Emotionally, I’ve always been attuned to myself — but I have not always been able to admit to emotions, as my assessment of myself has always been powerfully influenced from the outside. Naming my emotions or taking action to ease my suffering has long felt dangerous. Sometimes, the world really wants to just bind you up for its convenience, as if you weren’t even a person. (Side note: can we please stop talking about women as if they were a different species?) Yet pain does matter, even if other people think you are wrong to have it; and you are a person, even if other people sometimes treat you as a category.

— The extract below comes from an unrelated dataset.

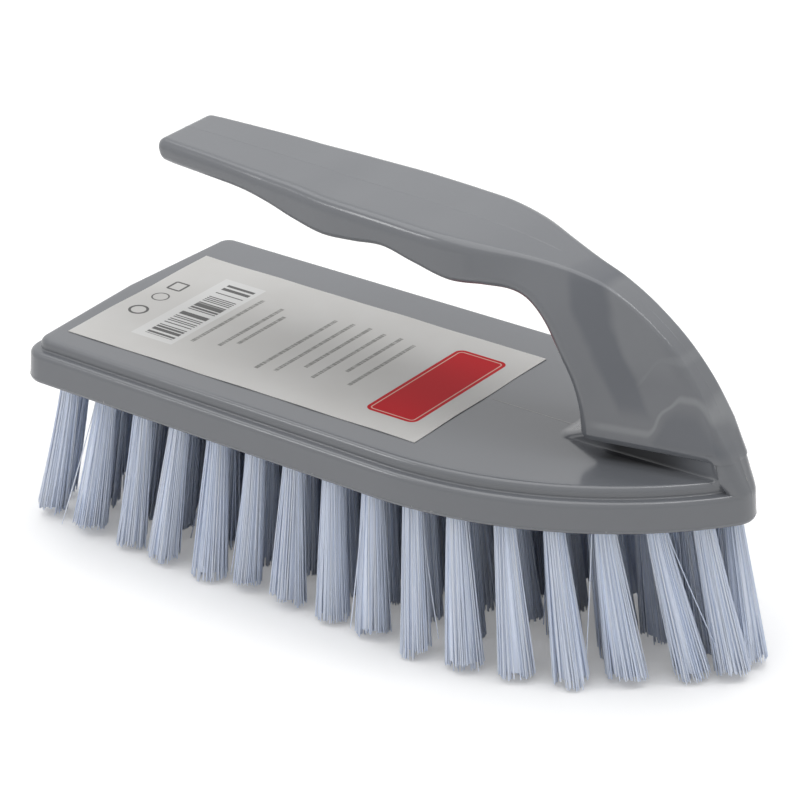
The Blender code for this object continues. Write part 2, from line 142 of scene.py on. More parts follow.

But listen to the words of this song: this song is about the self being a place of safety. It sings that letting your hair down is safe. That playing music and singing and watching birds on your windowsill and riding a bike with the wind in your hair are safe. That trusting in something — in my eyes, in God — is safe.
We need this kind of music because it tells us not to be afraid of being our real selves. Coping mechanisms are gifts when they keep us safe, but too often they become habits the last too long into our lives.
I know, I know — perhaps it seems absurd to you to read me saying that many poeple actually need less self-discipline. Goodness, our world is one of hedonism and harm and despicable selfishness. That is true. It is also true that it is never okay to act immorally and it is certainly not okay to abdicate your responsibilities.
But maybe you’re not a person who needs help with keeping to the straight and narrow. Maybe you’re being pretty relentlessly hard on yourself (and on others) already, and that really is damaging, too, and is preventing you from truly living out the virtues that you value so deeply. Perhaps you’re someone who needs to be reminded that you actually can, quite often, do what you like. That mistakes are signs of our humanity, and don’t need to be threatening. If you accept your own mistakes, then you can also stop expecting perfection of others. What a gift that would be to give to other people in your life — if you let your hair down, they can let down theirs, as well, and you can really love each other.
Only you know which message you need to hear — for me, it’s the letting my hair down one. What about you? Have you forgotten in some way, small or large, that you’re a human being, and that you can live as one, and that the good Lord delights in you?
If so, well, go ahead now and try something. Put your records on. Let your hair down. And if you can’t — if that frightens you — maybe consider why. (Maybe even consider EMDR.)
Warmly yours,
Dixie
I can relate to so much of this. I also think, to relate to the conversation about rules, that these things are why it’s so important to have real, wise, counsel in our lives, from people who know our situations and our personalities.
I’ve gotten some very bad, but well meaning advice, over the years! And trauma really has a way of winding these things together with bodies and making it very tricky to identify problems. But so often what we need is more compassion, for ourselves and for others, not less. Aundi Kolber’s “Try Softer” is such a good resource when it comes to this.
What a beautiful post. Thank you for sharing this - I hope it really encourages those who need it!